The Wild Blue Yonder

** - German filmmaker Werner Herzog has always reminded me a little bit of John Banner’s portrayal of Sergeant Schultz in “Hogan’s Heroes” (which also starred deviant sex practitioner Bob Crane, by the way). Kind of a big, jolly, genial, lovable Bavarian type of guy, who seems like he might at any moment throw his huge head backwards in a loud, guttural belly laugh and wrap his enormous arms around you in a beer-fueled outburst of pure friendship and brotherhood. The reason I mention this is because that quality about him makes it very difficult for me to trash one of his movies, such as his 2005 fake documentary stinkburger “The Wild Blue Yonder”. However, I feel that I must overcome my hesitance and move forward with the insulting critique, even though it could potentially cause Herzog to drop his doughy head to his chest and slump sadly into a large, well-worn recliner.
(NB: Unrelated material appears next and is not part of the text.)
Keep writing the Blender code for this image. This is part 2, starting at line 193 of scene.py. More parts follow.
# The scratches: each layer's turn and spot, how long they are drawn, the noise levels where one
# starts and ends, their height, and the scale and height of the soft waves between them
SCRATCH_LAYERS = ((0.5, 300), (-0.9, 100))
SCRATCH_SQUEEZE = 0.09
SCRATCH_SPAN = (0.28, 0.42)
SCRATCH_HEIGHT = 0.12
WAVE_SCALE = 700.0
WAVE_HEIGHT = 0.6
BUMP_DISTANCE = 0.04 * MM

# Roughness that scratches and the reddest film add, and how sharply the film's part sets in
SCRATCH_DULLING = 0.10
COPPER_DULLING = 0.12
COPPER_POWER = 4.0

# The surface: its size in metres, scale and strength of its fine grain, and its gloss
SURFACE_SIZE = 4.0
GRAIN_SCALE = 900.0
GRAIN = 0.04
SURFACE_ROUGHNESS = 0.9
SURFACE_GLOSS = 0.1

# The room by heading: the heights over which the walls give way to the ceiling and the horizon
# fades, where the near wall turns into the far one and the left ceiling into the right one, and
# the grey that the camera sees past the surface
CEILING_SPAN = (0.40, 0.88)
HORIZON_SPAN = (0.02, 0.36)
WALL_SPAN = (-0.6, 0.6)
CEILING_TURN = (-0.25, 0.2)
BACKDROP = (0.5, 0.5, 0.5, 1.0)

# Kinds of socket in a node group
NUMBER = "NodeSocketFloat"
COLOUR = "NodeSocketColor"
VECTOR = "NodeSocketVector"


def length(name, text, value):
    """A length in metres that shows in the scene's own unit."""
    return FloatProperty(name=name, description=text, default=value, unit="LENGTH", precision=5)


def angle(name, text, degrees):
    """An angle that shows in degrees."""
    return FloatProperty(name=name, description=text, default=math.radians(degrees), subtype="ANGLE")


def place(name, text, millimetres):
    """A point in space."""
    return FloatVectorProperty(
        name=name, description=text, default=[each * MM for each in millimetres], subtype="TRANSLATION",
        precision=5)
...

This movie attempts to tell some sort of goofy narrative about aliens living on Earth and a human voyage to an ice planet in the Andromeda Galaxy through a series of randomly strung together shots taken from NASA archival footage and an Antarctic deep sea expedition. These dull scenes are connected by a number of faux-interviews with Brad Dourif (playing an alien, which is certainly not a stretch for him) set in what appears to be a junkyard. The movie is crap, but the score – which is a collaboration of Dutch cellist Ernst Reijeseger, Senegalese singer Mola Sylla, and a Sardinian choir – is phenomenal.